There is no single philosophical or moral explanation for the practice. People, however, often claim that the afterlife resembles the world of the living. Anthropologist Heonik Kwon explains that Buddhism spread the idea that life is a type of bank loan and when a person dies, it is up to their descendants to pay their debts. Kirsten Endres and Andrea Lauser connect this notion to the concept of filial piety (hiếu). In Confucian philosophy, it is the duty of one's descendants to repay a person's moral debts (trả ơn). Kwon suggests that wealth retains relevancy in the afterlife, and thus can be given to those who cross over.
Although it is hard to pinpoint a particular period when such practices emerged in Vietnam, researchers attribute it to Chinese colonization, since the money offerings date back to the country's feudal period.
The names giấy vàng mã or giấy vàng bạc refer to the traditional form of replica paper money which is made from white coarse bamboo paper and features a thin edge of gold or silver, which gives it the name vàng (gold) and bạc (silver). Effigies such as horses and clothes are other popular forms of spiritual money. Today, one can easily find these types of paper money in standard joss paper shops, adjacent to more modern and foreign replicas.
In Burning Money, Fred Blake, while comparing historical joss paper examples with contemporary ones, laid out two main differences: one being the emergence of foreign currencies such as dollars and euros; and two being the inclusion of modern commodities such as smartphones.
Such diversification of votive commodities can be seen in shops throughout the country.
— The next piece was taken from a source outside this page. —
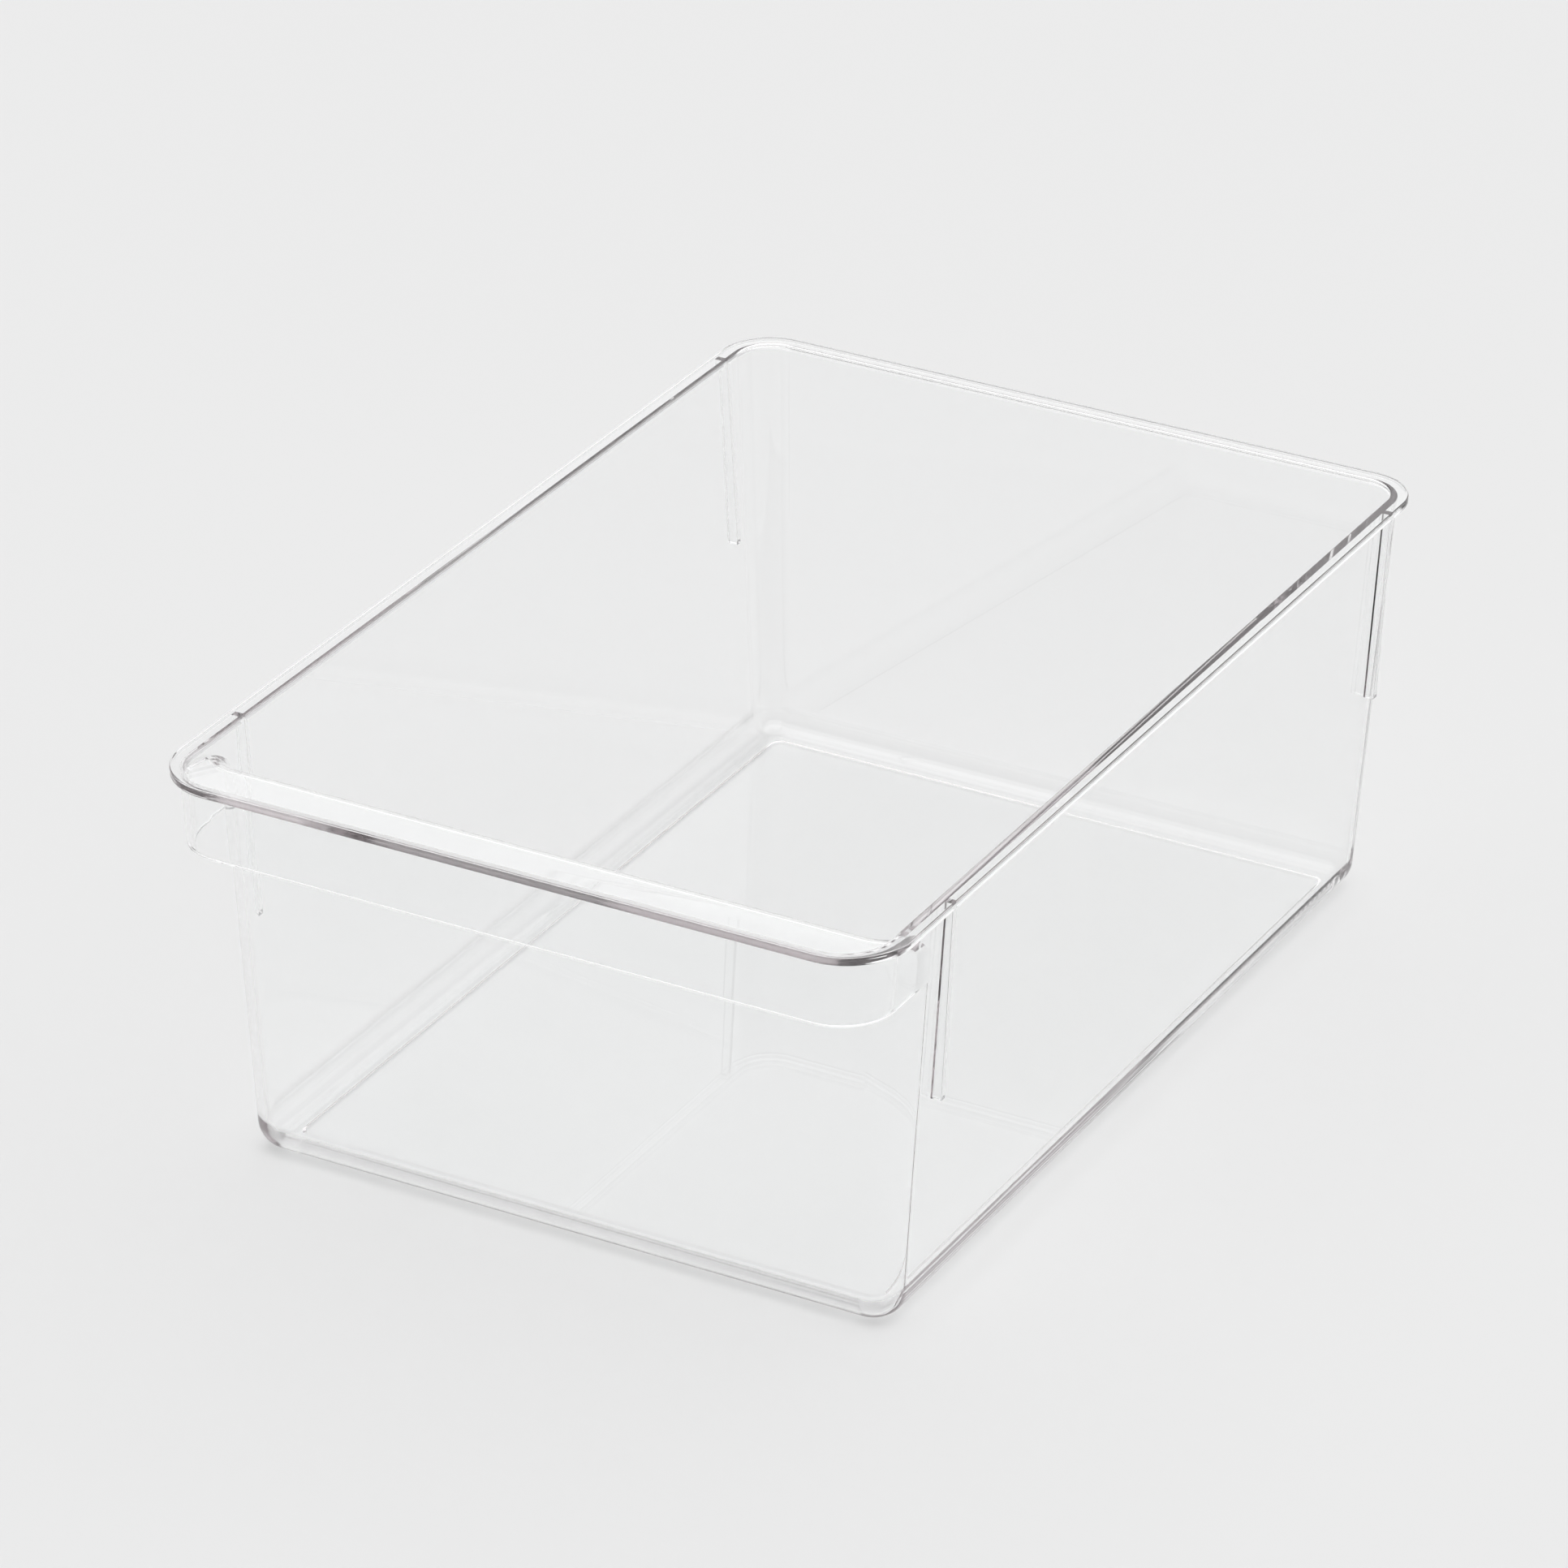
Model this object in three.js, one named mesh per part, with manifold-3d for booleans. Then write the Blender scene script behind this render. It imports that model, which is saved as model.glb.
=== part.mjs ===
import * as THREE from 'three';
import { mergeVertices } from 'three/addons/utils/BufferGeometryUtils.js';
import Module from 'manifold-3d';

const wasm = await Module();
wasm.setup();

// Overall size: the rim outline is the widest part, the underside of the foot is z = 0.
const WIDTH = 254;
const DEPTH = 378;
const HEIGHT = 144;
const WALL = 2.4;

// Rim: flat flange round the whole top.
const RIM_THICK = 2.75;
const RIM_EASE = 0.5;
const RIM_FRONT_RADIUS = 22;
const RIM_BACK_RADIUS = 18;
const SIDE_OVERHANG = 3.7;
const FRONT_OVERHANG = 2.6;

// Body below the rim: drafted sides and back, a steeper front wall, rolled bottom edge.
const DRAFT = 0.063;
const FRONT_DRAFT = 0.0215;
const FRONT_SETBACK = 28.4;
const BASE_RADIUS = 10.7;
const TOP_RADIUS = 14;
const BOTTOM_RADIUS = 9;
const INNER_BOTTOM_RADIUS = 8.3;

// Foot: the middle of the underside is hollowed so the bin stands on a ring.
const FOOT_INSET = 9.5;
const FOOT_FRONT_INSET = 14.5;
const FOOT_RECESS = 0.8;

// Handle: a ledge just under the rim slopes back from a narrow bar and rolls over into the front wall,
// and an apron hangs in front of it.
const BAR_WIDTH = 3.4;
const LEDGE_STEP = 1.2;
const LEDGE_DROP = 4;
const LEDGE_ROLL = 10.6;
const APRON_DROP = 25;
const APRON_EASE = 0.4;

// Guide ribs: two on the outside of each long side, hanging from the rim.
const RIB_THICK = 2.5;
const RIB_DROP = 69;
const RIB_REACH_TOP = 2.7;
const RIB_REACH_BOTTOM = 3.6;
const RIB_OFFSETS = [-DEPTH / 2 + 50, DEPTH / 2 - 25];

const ARC = 8;
const FRONT = -DEPTH / 2;
const BACK = DEPTH / 2;
const UNDER_RIM = HEIGHT - RIM_THICK;
const APRON_Z = HEIGHT - APRON_DROP;
const ROLL_Z = HEIGHT - LEDGE_DROP - LEDGE_ROLL;
const BAR_RADIUS = RIM_FRONT_RADIUS - SIDE_OVERHANG - WALL;
const SPARE = 0.01;

const drop = (z) => UNDER_RIM - z;
const sideOuter = (z) => WIDTH / 2 - SIDE_OVERHANG - DRAFT * drop(z);
const backOuter = (z) => BACK - SIDE_OVERHANG - DRAFT * drop(z);
const frontOuter = (z) => FRONT + FRONT_SETBACK + FRONT_DRAFT * drop(z);
const corner = (z) => BASE_RADIUS + (TOP_RADIUS - BASE_RADIUS) * z / HEIGHT;
const quarter = (n) => Array.from({ length: n + 1 }, (_, k) => k / n * Math.PI / 2);

// Slope of the ledge, as the angle of its normal above the level: a line from the foot of the bar that
// touches the roll.
const rollY = frontOuter(ROLL_Z) + WALL - LEDGE_ROLL;
const toBar = [FRONT + BAR_WIDTH - rollY, HEIGHT - LEDGE_STEP - ROLL_Z];
const SLOPE = Math.atan2(toBar[1], toBar[0]) - Math.acos(LEDGE_ROLL / Math.hypot(...toBar));

// Rounded rectangle at height z, listed anticlockwise from above.
function outline(half, front, back, frontRadius, backRadius, z) {
  const corners = [[1, 1, backRadius], [-1, 1, backRadius], [-1, -1, frontRadius], [1, -1, frontRadius]];
  return corners.flatMap(([sx, sy, r], i) => Array.from({ length: ARC + 1 }, (_, k) => {
    const a = (i + k / ARC) * Math.PI / 2;
    const cy = sy > 0 ? back - r : front + r;
    return new THREE.Vector3(sx * (half - r) + r * Math.cos(a), cy + r * Math.sin(a), z);
  }));
}

// Closed solid through matching level loops, each listed anticlockwise from above.
function skin(loops) {
  const n = loops[0].length;
  const index = [];
  for (let i = 0; i + 1 < loops.length; i++) {
    for (let k = 0; k < n; k++) {
      const a = i * n + k;
      const b = i * n + (k + 1) % n;
      index.push(a, b, b + n, a, b + n, a + n);
    }
  }
  const end = (loop, start, flip) => {
    const flat = loop.map((p) => new THREE.Vector2(p.x, p.y));
    for (const [a, b, c] of THREE.ShapeUtils.triangulateShape(flat, [])) {
      index.push(start + a, start + (flip ? c : b), start + (flip ? b : c));
    }
  };
  end(loops[0], 0, true);
  end(loops.at(-1), (loops.length - 1) * n, false);
  const geometry = new THREE.BufferGeometry();
  geometry.setAttribute('position', new THREE.Float32BufferAttribute(
    loops.flat().flatMap((p) => [p.x, p.y, p.z]), 3));
  geometry.setIndex(index);
  return solid(geometry);
}

function solid(geometry) {
  geometry.deleteAttribute('normal');
  geometry.deleteAttribute('uv');
  const merged = mergeVertices(geometry, 1e-4);
  const src = merged.index.array;
  const tris = [];
  for (let i = 0; i < src.length; i += 3) {
    const [a, b, c] = [src[i], src[i + 1], src[i + 2]];
    if (a !== b && b !== c && c !== a) tris.push(a, b, c);
  }
  return new wasm.Manifold(new wasm.Mesh({
    numProp: 3,
    vertProperties: new Float32Array(merged.attributes.position.array),
    triVerts: new Uint32Array(tris),
  }));
}

// The body inset by a wall, rolled under at the floor; flare lists how far it widens at greater heights.
function tub(wall, floor, roll, flare, spare = 0) {
  const rolled = quarter(ARC).map((a) => [-roll * (1 - Math.sin(a)), floor + roll * (1 - Math.cos(a))]);
  return skin([...rolled, ...flare].map(([wider, z]) => {
    const grow = wider - wall + spare;
    const r = Math.max(corner(z) + grow, 0.01);
    return outline(sideOuter(z) + grow, frontOuter(z) - grow, backOuter(z) + grow, r, r, z - spare);
  }));
}

// How the body widens from the foot of the roll to a reach ahead of the wall, depth under the ledge's top.
function ledge(depth, reach) {
  const r = LEDGE_ROLL - depth;
  const roll = Array.from({ length: ARC + 1 }, (_, k) => k / ARC * SLOPE)
    .map((a) => [r * (1 - Math.cos(a)), ROLL_Z + r * Math.sin(a)]);
  const [wide, z] = roll.at(-1);
  return [...roll, [reach, z + (reach - wide) / Math.tan(SLOPE)]];
}

// Block in front of the body that becomes the ledge, the apron and its two cheeks.
function handleBlock() {
  const r = RIM_FRONT_RADIUS - SIDE_OVERHANG;
  return skin([APRON_Z, APRON_Z + APRON_EASE, HEIGHT - 1].map((z, i) => {
    const ease = i === 0 ? APRON_EASE : 0;
    return outline(sideOuter(z) - ease, FRONT + FRONT_OVERHANG + ease, FRONT + 70, r - ease, 1, z);
  }));
}

function rimPlate() {
  const levels = [[UNDER_RIM, RIM_EASE], [UNDER_RIM + RIM_EASE, 0], [HEIGHT - RIM_EASE, 0],
    [HEIGHT, RIM_EASE]];
  return skin(levels.map(([z, e]) => outline(WIDTH / 2 - e, FRONT + e, BACK - e,
    RIM_FRONT_RADIUS - e, RIM_BACK_RADIUS - e, z)));
}

// A rib is rooted in the wall, leans a little less than it, and ends square.
function rib(side, y) {
  const half = RIB_THICK / 2;
  const loops = [[HEIGHT - RIB_DROP, RIB_REACH_BOTTOM], [UNDER_RIM + 1, RIB_REACH_TOP]].map(([z, reach]) => {
    const inner = side * (sideOuter(z) - WALL / 2);
    const outer = side * (sideOuter(z) + reach);
    const loop = [[inner, y - half], [outer, y - half], [outer, y + half], [inner, y + half]]
      .map(([x, v]) => new THREE.Vector3(x, v, z));
    return side > 0 ? loop : loop.reverse();
  });
  return skin(loops);
}

// Finger space under the ledge, open below, between the body and the apron with its cheeks.
function grip() {
  const apron = FRONT + FRONT_OVERHANG + WALL;
  const reach = frontOuter(HEIGHT) - FRONT;
  const roof = ledge(WALL, reach).at(-1)[1] - (apron - FRONT) / Math.tan(SLOPE);
  const levels = [[APRON_Z - 1, APRON_EASE], [APRON_Z, APRON_EASE], [APRON_Z + APRON_EASE, 0], [roof, 0]];
  const space = skin(levels.map(([z, e]) => outline(sideOuter(z) - WALL + e, apron - e, FRONT + 60,
    BAR_RADIUS + e, 1, z)));
  return space.subtract(tub(0, 0, BOTTOM_RADIUS, ledge(WALL, reach), SPARE));
}

// Inside of the bin: over the ledge, down the front wall, along the floor and up the back wall. The roll
// follows the body's corners until the side walls cut it off.
function inside() {
  const floor = FOOT_RECESS + WALL;
  const over = HEIGHT + 20;
  const reach = frontOuter(HEIGHT) + WALL - FRONT - BAR_WIDTH;
  const flare = ledge(0, reach);
  flare.push([reach + 1, flare.at(-1)[1]], [reach + 1, over]);
  const levels = quarter(ARC).map((a) => [-INNER_BOTTOM_RADIUS * (1 - Math.sin(a)),
    floor + INNER_BOTTOM_RADIUS * (1 - Math.cos(a))]);
  levels.push([0, over]);
  const mouth = skin(levels.map(([e, z]) => outline(sideOuter(z) - WALL + e, FRONT + BAR_WIDTH - e,
    backOuter(z) - WALL + e, BAR_RADIUS + e, Math.max(corner(z) - WALL + e, 0.01), z)));
  return mouth.intersect(tub(WALL, floor, INNER_BOTTOM_RADIUS, flare, SPARE));
}

function footRecess() {
  return skin([[-1, -0.3], [0, 0.5], [FOOT_RECESS, 1.3]].map(([z, e]) => {
    const inset = FOOT_INSET + e;
    return outline(sideOuter(0) - inset, frontOuter(0) + FOOT_FRONT_INSET + e, backOuter(0) - inset, 4, 4, z);
  }));
}

const ribs = RIB_OFFSETS.flatMap((y) => [rib(-1, y), rib(1, y)]);
const shell = [handleBlock(), rimPlate(), ...ribs]
  .reduce((all, piece) => all.add(piece), tub(0, 0, BOTTOM_RADIUS, [[0, HEIGHT - 1]]))
  .subtract(grip())
  .subtract(inside())
  .subtract(footRecess());

const mesh = shell.getMesh();
const shellGeometry = new THREE.BufferGeometry();
shellGeometry.setAttribute('position', new THREE.BufferAttribute(new Float32Array(mesh.vertProperties), 3));
shellGeometry.setIndex(new THREE.BufferAttribute(new Uint32Array(mesh.triVerts), 1));
shellGeometry.computeVertexNormals();

const clear = new THREE.MeshStandardMaterial({
  name: 'clear_plastic', color: 0xeef1f2, roughness: 0.05, metalness: 0, transparent: true, opacity: 0.35,
});
const bin = new THREE.Mesh(shellGeometry, clear);
bin.name = 'bin_shell';

const group = new THREE.Group();
group.name = 'fridge_bin';
group.add(bin);
export default group;
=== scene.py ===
import math

import bmesh
import bpy
import numpy as np
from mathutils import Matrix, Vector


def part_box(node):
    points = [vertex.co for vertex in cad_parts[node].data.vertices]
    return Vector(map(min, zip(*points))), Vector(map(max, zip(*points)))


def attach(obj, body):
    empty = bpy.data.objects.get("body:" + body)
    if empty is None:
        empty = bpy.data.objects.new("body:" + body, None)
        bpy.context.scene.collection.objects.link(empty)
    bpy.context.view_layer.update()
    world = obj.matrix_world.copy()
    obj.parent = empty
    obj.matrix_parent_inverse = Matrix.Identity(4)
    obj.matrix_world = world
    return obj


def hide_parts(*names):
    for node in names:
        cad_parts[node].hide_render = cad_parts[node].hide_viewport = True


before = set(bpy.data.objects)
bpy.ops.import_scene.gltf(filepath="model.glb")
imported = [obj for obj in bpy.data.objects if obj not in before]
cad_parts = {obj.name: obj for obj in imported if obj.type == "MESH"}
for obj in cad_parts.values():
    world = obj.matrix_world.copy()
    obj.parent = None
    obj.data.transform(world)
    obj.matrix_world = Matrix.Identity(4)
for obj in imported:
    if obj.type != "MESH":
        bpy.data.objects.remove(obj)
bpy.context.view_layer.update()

# ---------------------------------------------------------------- shell, outside
# The bin is one injection moulding in clear polystyrene. The outside is a drafted tub with a rolled
# bottom edge and rounded corners; the front wall stands steeper than the other three.
low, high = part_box("bin_shell")
WIDTH, DEPTH, HEIGHT = high.x - low.x, high.y - low.y, high.z - low.z
FRONT, BACK = low.y, high.y
WALL = 0.0024
RIM_THICK = 0.00275
OVERHANG = 0.0037
SETBACK = 0.0284
DRAFT, FRONT_DRAFT = 0.063, 0.0215
BOTTOM_RADIUS = 0.009
BASE_CORNER, TOP_CORNER = 0.0107, 0.014
INNER_EXTRA = 0.0005
LEAST_RADIUS, WELD = 1e-5, 1e-7
UNDER_RIM = HEIGHT - RIM_THICK
SUNK = 0.001  # how far one solid runs on inside another before they are joined or cut
ARC = 20
ROLL_ARC = ARC // 2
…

Besides the ubiquitous replica dollar bank notes (đô la âm phủ), a walk around the outer rim of Tan Dinh Market revealed a mass of Ipad paper effigies; and while wandering through Binh Tay market, I spotted houses, and clothes with superimposed luxury brand names. The second most popular type of items besides the đô la âm phủ is pre-made packets that include all necessities a typical middle-class earner would own: modern clothes, smartphones, perfume, credit cards, and watches.
Despite being associated with a tradition dating to feudalism, money burning only regained its popularity after the late 1980s. The practice was banned in the 1970s for being wasteful and ideologically opposed to the building of a socialist society. However, the socialist project that involved a centrally-planned economy was quickly abandoned in favor of a capitalist market-based economy. After Doi Moi, money burning became legal and it resurfaced alongside many ritual practices. In The Country of Memory, historian Hue-Tam Ho Tai called this turn a “commemorative fever," and explained how public memory is reconstructed as part of a larger framing narrative in which is “embedded a sense of progression and vision of the future for which the past acts as prologue.”
Gates described the plethora of spiritual currencies today as “a material symbol of the penetration of the religious imagination by petty commodity capitalism.” Fred Blake also touched upon this notion of commodity capitalism pointing out the differences between the traditional way of producing these effigies (handmade gold silver) as a symbolic reconstruction of money or wealth compared to the printed and mass-produced bank notes that resemble the real things being no longer a symbolic reconstruction, but a simulation. In Vietnam, these replicas looked so realistic that in 2010, the state bank of Vietnam had to ban all varieties of Vietnamese dong replicas to prevent forgery.
Current discourses surrounding the practices place a great emphasis on framing burning money, or at least, the excessive forms of this practice, as superstitious. The term superstition, despite its pan-Asian equivalence (mê tín in Vietnamese, mixin in Chinese, meishin in Japanese), is a neologism adopted from a European phrase coined at the turn of the 20th century. Mê means being deluded or illusory, and tín refers to beliefs and religions, so mê tín refers to a deluded or wrong religion, which therefore suggests that there is a proper and legitimate religion. The term finds itself at paradoxical odds with a society arguing for modernity, science, and secularization.
After Doi Moi, the nationalistic discourse in Vietnam turned its focuses simultaneously to "modernity" and "tradition." Thanks to the move towards a market economy, “modernity” became a term referring to development and wealth. Authorities, however, feared that modernization would invite Western influences. Thus, in the hope of counterbalancing these forces, there has been a call to return to the Vietnamese traditional culture, including a consistent national identity amidst the inevitability of opening up to global markets. The ubiquity of ritual commodities involved in modern Tet celebrations now seems like an embodiment/reflection of such conditions: a range of social and political forces at odds with each other.